Five years after the MTA first set about reorganizing the bus network in the borough of Queens, transit officials say they have a final plan — and the new routes could be in place by summer.
“[This] is a big day for Queens and for the MTA,” agency chairman Janno Lieber said Tuesday. “After a lot of back and forth that was conducted with Queens riders, with elected officials and with community stakeholders, we’re now putting out the final version of our proposed Queens bus-network redesign.”
Roughly 80,000 riders use the web of 113 bus routes that run through Queens each day — some of which started as trolley lines more than 75 years ago.
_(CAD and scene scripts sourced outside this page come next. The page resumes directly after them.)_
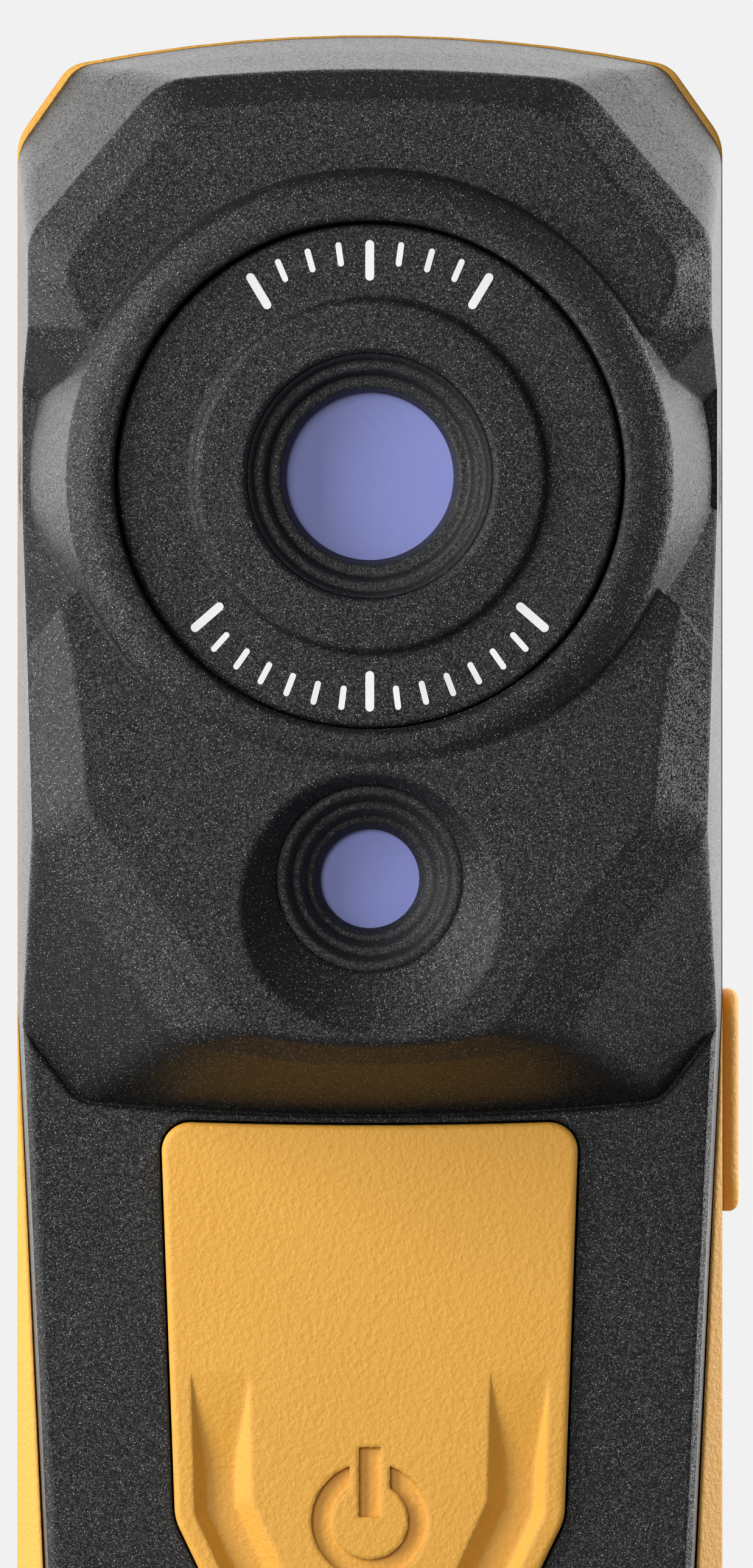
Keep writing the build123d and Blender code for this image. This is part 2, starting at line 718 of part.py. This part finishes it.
def usb_socket():
    """Metal-shelled charging socket, open downwards, with its tongue."""
    front = board_front_forward + 3.16
    shell = block((-4.47, 4.47), (total_height - 8.6, total_height - 1.6), (board_front_forward, front))
    shell = fillet(shell.edges().filter_by(Axis.Z), 1.4)
    room = block((-4.17, 4.17), (total_height - 7.4, total_height), (board_front_forward + 0.3, front - 0.3))
    room = fillet(room.edges().filter_by(Axis.Z), 1.1)
    tongue_drops = (total_height - 7.4, total_height - 2.1)
    tongue = block((-3.3, 3.3), tongue_drops, (socket_forward - 0.35, socket_forward + 0.35))
    return shell - room + tongue


def socket_opening():
    """Opening in the lower wall below the charging socket."""
    face = Pos(0, -socket_forward) * RectangleRounded(9.6, 3.8, 1.6)
    return Pos(0, 0, -1) * extrude(face, wall + 1.5)


def cover_face(gap):
    width = cover_width + 2 * gap
    return Pos(0, -socket_forward) * RectangleRounded(2 * (cover_half_length + gap), width, 1.2)


def cover_recess():
    """Shallow pocket in the lower end for the socket cover."""
    return Pos(0, 0, -1) * extrude(cover_face(running_gap), 1 + cover_lift + cover_height + 0.1)


def cover_pivot():
    return (-cover_half_length + 0.75, cover_lift + 0.55)


def usb_cover():
    """Small cover over the charging socket, swinging on a pin at its left end."""
    cover = Pos(0, 0, cover_lift) * extrude(cover_face(-cover_slack), cover_height)
    lip = Pos(0.6, -socket_forward, cover_lift + cover_height + 0.3) * Box(6.4, 2.0, 0.6)
    x, z = cover_pivot()
    hole = Pos(x, -socket_forward, z) * Rot(90, 0, 0) * Cylinder(0.33, 10)
    beyond = Pos(x - 2, -socket_forward, z) * Box(4, 10, 4)
    knuckle = Pos(x, -socket_forward, z) * Rot(90, 0, 0) * Cylinder(cover_height / 2, knuckle_length)
    return (cover - beyond) + knuckle + lip - hole


def usb_cover_pin():
    x, z = cover_pivot()
    return Pos(x, -socket_forward, z) * Rot(90, 0, 0) * Cylinder(0.3, 5.2)


def tripod_insert():
    """Brass insert with the tripod thread in the lower end."""
    body = upright(insert_radius, 0, insert_y, 0, insert_length)
    return body - upright(insert_thread_radius, 0, insert_y, -1, insert_length - 0.6)


def rating_label():
    return block((-11.8, 11.8), (84.2, 111.8), (-(rear_depth - 0.1), -(rear_depth - 0.3)))


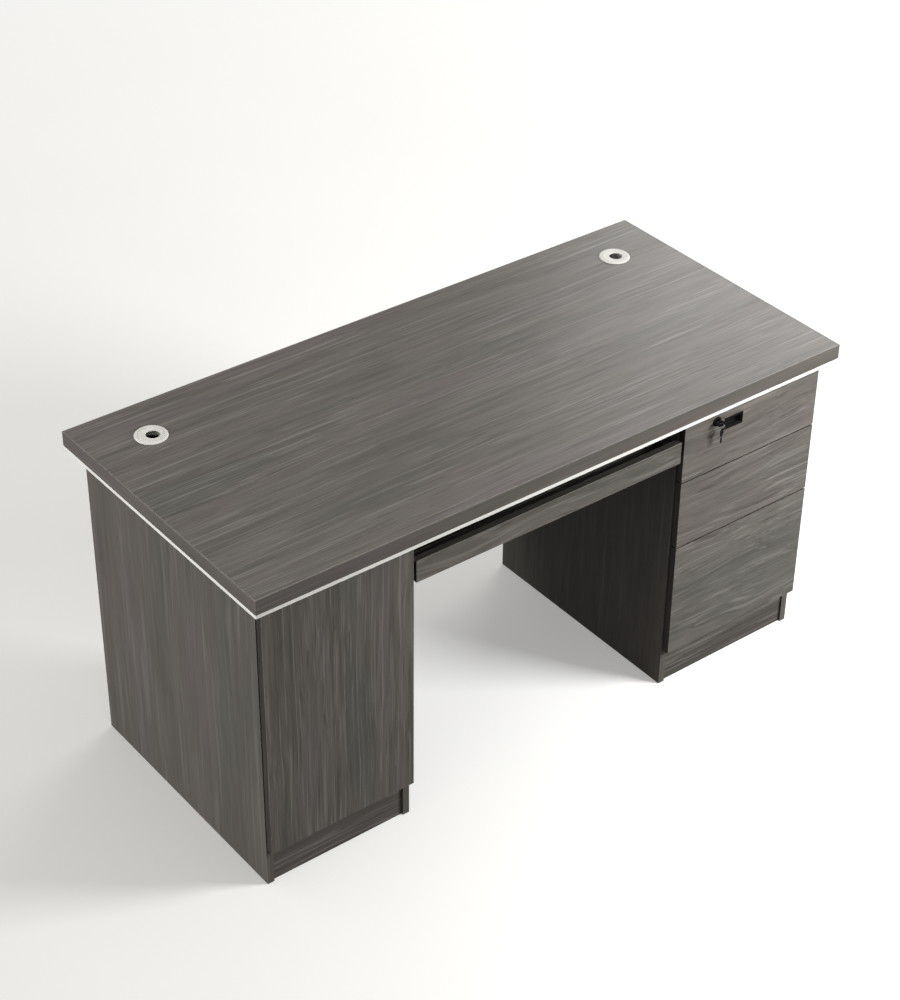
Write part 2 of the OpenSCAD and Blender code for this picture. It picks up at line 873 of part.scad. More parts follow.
module flush_pull() {
    x = lock_pos_x + pull_x;
    z = lock_pos_z - pull_z;
    color(BLACK) difference() {
        union() {
            block([x - pull_w / 2, y_face - pull_plate_t, z - pull_h / 2],
                  [x + pull_w / 2, y_face, z + pull_h / 2]);
            pull_block(0, pull_depth, 0);
        }
        pull_block(-pull_wall, pull_depth - pull_wall, pull_plate_t + eps);
    }
}

// ---------------------------------------------------------------- nodes

top_panel();
top_battens();
top_edge_bands();
top_backing_board();
grommet_sleeve(-1);  // grommet_sleeve_left
grommet_sleeve(1);  // grommet_sleeve_right
grommet_cap(-1);  // grommet_cap_left
grommet_cap(1);  // grommet_cap_right
left_outer_side();
left_inner_side();
left_bottom();
left_top();
left_back();
left_shelf();
left_plinth();
shelf_pins();
hinge_arms();
hinge_links();
hinge_cups();
door();
right_outer_side();
right_inner_side();
right_bottom();
right_top();
right_back();
right_plinth();
modesty_panel();
cam_fittings();
worktop_screws();
drawer_front(1);  // drawer_1_front
drawer_sides(1);  // drawer_1_sides
drawer_back(1);  // drawer_1_back
drawer_bottom(1);  // drawer_1_bottom
drawer_front(2);  // drawer_2_front
drawer_sides(2);  // drawer_2_sides
drawer_back(2);  // drawer_2_back
drawer_bottom(2);  // drawer_2_bottom
drawer_front(3);  // drawer_3_front
drawer_sides(3);  // drawer_3_sides
drawer_back(3);  // drawer_3_back
drawer_bottom(3);  // drawer_3_bottom
drawer_runner_outers();
drawer_runner_mids(1);  // drawer_1_runner_mids
drawer_runner_mids(2);  // drawer_2_runner_mids
drawer_runner_mids(3);  // drawer_3_runner_mids
drawer_runner_inners(1);  // drawer_1_runner_inners
drawer_runner_inners(2);  // drawer_2_runner_inners
drawer_runner_inners(3);  // drawer_3_runner_inners
tray_board();
tray_lip();
tray_runner_outers();
tray_runner_mids();
tray_runner_inners();
lock_body();
lock_plug();
lock_cam();
key();
key_ring();
spare_key();
flush_pull();
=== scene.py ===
"""Looks of the writing desk: camera, studio, materials, edge finish and the small detail pieces."""

import json
import math

import bmesh
import bpy
from mathutils import Matrix, Vector


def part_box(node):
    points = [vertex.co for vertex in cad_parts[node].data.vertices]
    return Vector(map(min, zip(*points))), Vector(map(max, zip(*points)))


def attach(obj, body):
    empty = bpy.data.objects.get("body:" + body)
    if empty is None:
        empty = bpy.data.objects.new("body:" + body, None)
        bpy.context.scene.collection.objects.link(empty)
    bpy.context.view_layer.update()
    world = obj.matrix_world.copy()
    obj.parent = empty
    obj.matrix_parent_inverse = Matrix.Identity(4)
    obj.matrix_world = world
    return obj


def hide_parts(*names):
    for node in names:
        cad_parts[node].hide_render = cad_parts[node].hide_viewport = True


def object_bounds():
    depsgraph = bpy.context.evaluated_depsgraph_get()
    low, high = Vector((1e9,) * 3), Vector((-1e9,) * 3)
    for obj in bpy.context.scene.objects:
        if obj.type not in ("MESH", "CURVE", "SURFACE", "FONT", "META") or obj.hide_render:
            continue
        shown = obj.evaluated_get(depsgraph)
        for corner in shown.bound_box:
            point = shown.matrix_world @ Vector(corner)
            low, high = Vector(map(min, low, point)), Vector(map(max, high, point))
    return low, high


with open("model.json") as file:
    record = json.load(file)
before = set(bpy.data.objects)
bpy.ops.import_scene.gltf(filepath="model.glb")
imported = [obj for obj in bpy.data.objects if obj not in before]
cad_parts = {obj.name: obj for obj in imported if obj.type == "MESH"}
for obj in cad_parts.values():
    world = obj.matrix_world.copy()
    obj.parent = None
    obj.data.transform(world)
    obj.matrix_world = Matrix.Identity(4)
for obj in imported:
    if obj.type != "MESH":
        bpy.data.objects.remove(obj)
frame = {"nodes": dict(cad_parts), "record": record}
CAD_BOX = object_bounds()

MM = 0.001
X, Y, Z = 0, 1, 2
NODES = frame["nodes"]
SLOT_OF = {part["node"]: part["material_slot"] for part in frame["record"]["subparts"]}


# ---------------------------------------------------------------- camera

# Worked out from the desk's straight edges in the photo; the turn is in degrees
LENS = 83.13
CAMERA_PLACE = (-2.513, -3.186, 3.324)
CAMERA_TURN = (54.895, -0.522, -37.551)


def add_camera():
    """Looks down on the desk from its front left."""
    data = bpy.data.cameras.new("camera")
    data.lens = LENS
    camera = bpy.data.objects.new("camera", data)
    camera.location = CAMERA_PLACE
    camera.rotation_euler = [math.radians(angle) for angle in CAMERA_TURN]
    bpy.context.scene.collection.objects.link(camera)
    bpy.context.scene.camera = camera


add_camera()


# ---------------------------------------------------------------- node trees

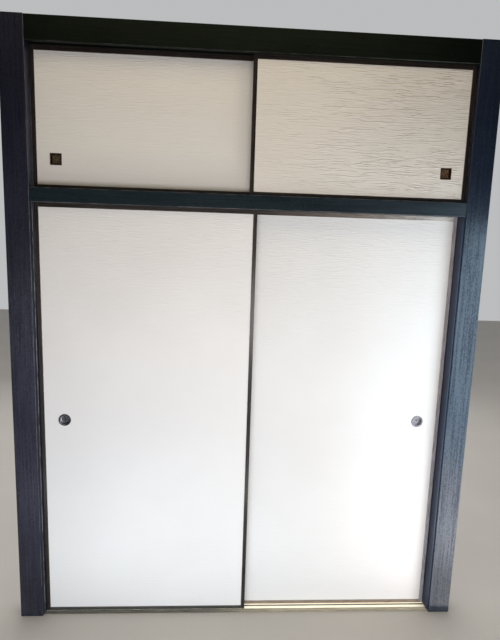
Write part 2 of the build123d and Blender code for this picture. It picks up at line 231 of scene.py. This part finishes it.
def lacquer_edge(name, along, offset=(0, 0, 0), fade_and_light=0.0, fade_and_light_from=None, fade_and_light_colour=(0.34, 0.305, 0.315)):
    """Thin lacquered edge frame of a panel: near-black brown, rubbed to brown on the roundings.
    fade_and_light makes it paler in streaks: on the lower right panel this is painted light from the window, elsewhere
    fading; fade_and_light_from lets that grow along X between two places."""
    m = Mat(name)
    k = {"x": (7.0, 420.0, 420.0), "z": (420.0, 420.0, 7.0)}[along]
    grain = m.noise(m.scaled(*k, loc=offset), 1.0, 5.0, 0.6, 0.2)
    cloud = m.noise(m.scaled(5.0, 5.0, 5.0, loc=offset), 1.0, 3.0, 0.5)
    col = m.ramp(m.math("ADD", m.math("MULTIPLY", grain, 0.6), m.math("MULTIPLY", cloud, 0.4)),
                 [(0.34, (0.010, 0.008, 0.008)), (0.68, (0.034, 0.026, 0.022))])
    if fade_and_light > 0.0:
        streaks = m.noise(m.scaled(*{"x": (26.0, 300.0, 300.0), "z": (300.0, 300.0, 26.0)}[along],
                                   loc=offset), 1.0, 4.0, 0.65)
        amount = m.remap(streaks, 0.34, 0.56, 0.45 * fade_and_light, fade_and_light)
        # painted light growing towards the window
        if fade_and_light_from is not None:
            x, y, z = m.axes(m.obj)
            grow = m.remap(x, fade_and_light_from[0], fade_and_light_from[1], 0.0, 1.0)
            amount = m.math("MULTIPLY", amount, m.ramp(grow, [(0.0, 0.06), (0.45, 0.52), (1.0, 1.0)]))
            fade_and_light_colour = m.ramp(grow, [(0.0, (0.30, 0.235, 0.20)), (0.55, (0.40, 0.345, 0.295)),
                                     (1.0, (0.62, 0.60, 0.57))])
        col = m.mix(amount, col, fade_and_light_colour)
    rub = m.noise(m.scaled(*{"x": (14.0, 200.0, 200.0), "z": (200.0, 200.0, 14.0)}[along],
                           loc=offset), 1.0, 4.0, 0.6)
    edge = m.math("MULTIPLY", m.arris(along, 0.12, 0.40),
                  m.ramp(rub, [(0.45, 0.0), (0.66, 0.75)]))
    col = m.mix(edge, col, (0.16, 0.105, 0.070))
    r = m.remap(grain, 0.3, 0.7, 0.20, 0.34)
    n = m.bump(grain, 0.4, 0.0004)
    return m.finish(col, r, n, Specular_IOR_Level=0.5)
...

“[Queens riders] deserve a system that gets them where they want to go, where they’re trying to go, rather than on routes designed based on where jobs and schools and retail were back in 1950,” Lieber said. “That is literally the system that we have now, and we have to change it.”
Pending an approval of the MTA’s board, the re-drawn Queens bus map will have 124 routes — 94 local and 30 express — with an emphasis on connecting bus riders to the rest of the city’s transit systems.
Tuesday’s plan, a sweeping overhaul of the biggest borough’s buses, is an addendum to a proposal that was itself billed as final last year.
But Lieber and others said the plan laid out Tuesday represented a series of tweaks made over a year of public outreach.
“We needed to take the time to hear from all of the communities in this incredibly large bus-customer population,” Lieber said.
“It’s final,” Lieber added, “We look at this as a finished product.”
Among the changes from last year’s plan, the MTA will run the Q10 as a so-called “rush route,” with faster service to subway and Long Island Rail Road stations. The plan will also try to address concerns about a proposed Q110 connection at the Floral Park LIRR station.
The new map keeps the Q100 in operation and keeps the Q102’s connection between Roosevelt Island and Queens Plaza. Bus service will be extended in the Rockaways, with the Q22 running limited trips to Bayswater and the Q52 SBS running further east into Edgemere.
The plan reroutes the Q75 to Jamaica, the Q31 down Bell Blvd. from 48th Ave. to 23rd Ave., and runs a new Q74 bus from Forest Hills to Queensboro Community College along Jewel Ave.
The full set of changes can be seen on the MTA website.
The MTA board is expected to vote to approve the redrawn bus map early next year. Transit officials said Tuesday that pending approval, they hope to enact the new bus network in two phases during the summer months.